## PROBLEM STATEMENT:
Write the listing out again, all of it, word for word.

## INFORMATION SHOWN:
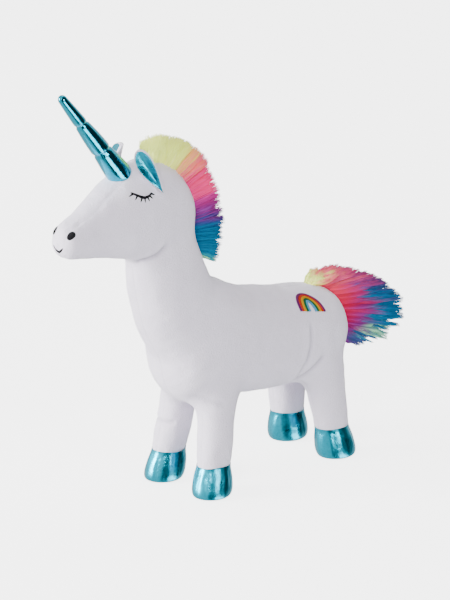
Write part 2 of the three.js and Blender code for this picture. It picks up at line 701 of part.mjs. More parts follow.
// ---------------------------------------------------------------- mane
// The long fur stands on a tape along the centre seam. Each row is a point on the crest line, ahead of
// and above the neck's top, and how far the fur's tips lie behind and above it.
const crest = [
  [22.8, 72.7, -1, 22],
  [6.8, 68.7, 6, 28],
  [-11.2, 58.7, 12, 27],
  [-23.2, 38.7, 22, 21],
  [-29.2, 22.7, 27, 12],
  [-32.2, 6.7, 29, 4],
  [-37.2, -11.3, 25, 1],
  [-42.2, -25.3, 18, -1],
];
const furStarts = { head: { ahead: 18.8, above: 16.7 }, neck: { below: 27.3 } };
const maneSolid = loft(
  crest.map(([ahead, above, dy, dz], i) => {
    const root = fromNeckTop(ahead, above);
    const taper = [0.6, 0.9, 1, 1, 1, 1, 0.9, 0.6][i];
    const reach = new THREE.Vector3(0, dy, dz).multiplyScalar(mane.pile / 30);
    const inward = reach.clone().normalize().multiplyScalar(-9);
    const ring = [];
    const profile = [
      [-0.45, 0, 1],
      [0.45, 0, 1],
      [0.5, 0.5, 0],
      [0.42, 0.85, 0],
      [0.15, 1, 0],
      [-0.15, 1, 0],
      [-0.42, 0.85, 0],
      [-0.5, 0.5, 0],
    ];
    for (const [across, share, sunk] of profile) {
      ring.push(
        new THREE.Vector3(across * mane.width * taper, root.y, root.z)
          .addScaledVector(reach, share)
          .addScaledVector(inward, sunk),
      );
    }
    return ring;
  }),
);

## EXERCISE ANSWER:
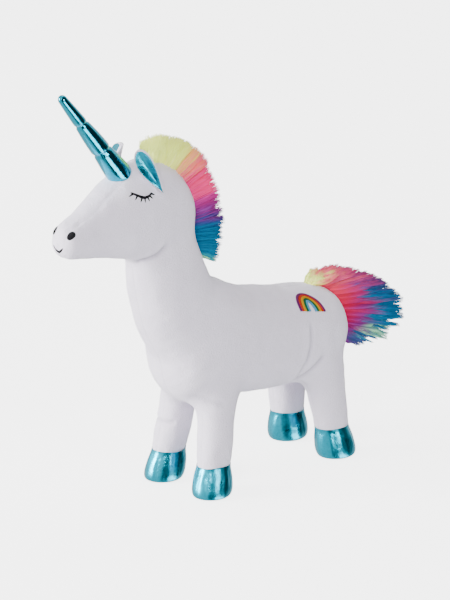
Write part 2 of the three.js and Blender code for this picture. It picks up at line 701 of part.mjs. More parts follow.
// ---------------------------------------------------------------- mane
// The long fur stands on a tape along the centre seam. Each row is a point on the crest line, ahead of
// and above the neck's top, and how far the fur's tips lie behind and above it.
const crest = [
  [22.8, 72.7, -1, 22],
  [6.8, 68.7, 6, 28],
  [-11.2, 58.7, 12, 27],
  [-23.2, 38.7, 22, 21],
  [-29.2, 22.7, 27, 12],
  [-32.2, 6.7, 29, 4],
  [-37.2, -11.3, 25, 1],
  [-42.2, -25.3, 18, -1],
];
const furStarts = { head: { ahead: 18.8, above: 16.7 }, neck: { below: 27.3 } };
const maneSolid = loft(
  crest.map(([ahead, above, dy, dz], i) => {
    const root = fromNeckTop(ahead, above);
    const taper = [0.6, 0.9, 1, 1, 1, 1, 0.9, 0.6][i];
    const reach = new THREE.Vector3(0, dy, dz).multiplyScalar(mane.pile / 30);
    const inward = reach.clone().normalize().multiplyScalar(-9);
    const ring = [];
    const profile = [
      [-0.45, 0, 1],
      [0.45, 0, 1],
      [0.5, 0.5, 0],
      [0.42, 0.85, 0],
      [0.15, 1, 0],
      [-0.15, 1, 0],
      [-0.42, 0.85, 0],
      [-0.5, 0.5, 0],
    ];
    for (const [across, share, sunk] of profile) {
      ring.push(
        new THREE.Vector3(across * mane.width * taper, root.y, root.z)
          .addScaledVector(reach, share)
          .addScaledVector(inward, sunk),
      );
    }
    return ring;
  }),
);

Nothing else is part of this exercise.